--- BEGIN ---

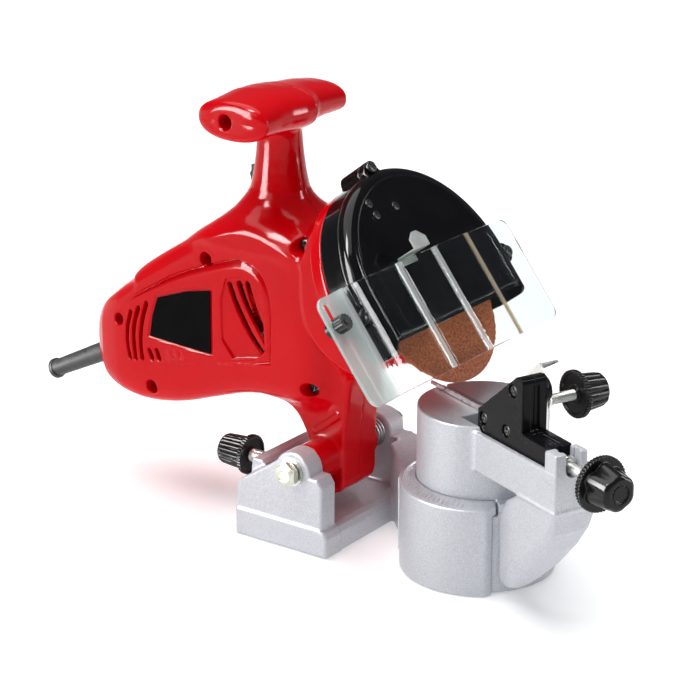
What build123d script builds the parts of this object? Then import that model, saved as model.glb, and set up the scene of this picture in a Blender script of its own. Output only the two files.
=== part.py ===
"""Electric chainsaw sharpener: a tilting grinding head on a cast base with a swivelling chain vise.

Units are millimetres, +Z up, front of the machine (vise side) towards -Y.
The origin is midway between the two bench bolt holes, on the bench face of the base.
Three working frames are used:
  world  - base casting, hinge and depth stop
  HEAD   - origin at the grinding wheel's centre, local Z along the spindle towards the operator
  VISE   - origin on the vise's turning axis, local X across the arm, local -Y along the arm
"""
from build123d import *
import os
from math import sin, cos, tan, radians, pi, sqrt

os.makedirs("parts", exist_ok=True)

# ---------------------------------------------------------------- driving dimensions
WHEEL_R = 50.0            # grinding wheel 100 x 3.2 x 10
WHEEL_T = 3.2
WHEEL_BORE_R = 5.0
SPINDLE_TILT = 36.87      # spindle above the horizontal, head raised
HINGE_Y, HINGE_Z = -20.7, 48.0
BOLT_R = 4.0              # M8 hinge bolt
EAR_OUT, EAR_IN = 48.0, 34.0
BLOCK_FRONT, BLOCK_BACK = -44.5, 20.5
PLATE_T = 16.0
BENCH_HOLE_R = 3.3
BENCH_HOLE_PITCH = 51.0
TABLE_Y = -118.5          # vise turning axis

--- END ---

TO DO: Go through the material above and count the lines that contain "parts"; answer with the number alone.

EXERCISE ANSWER: 2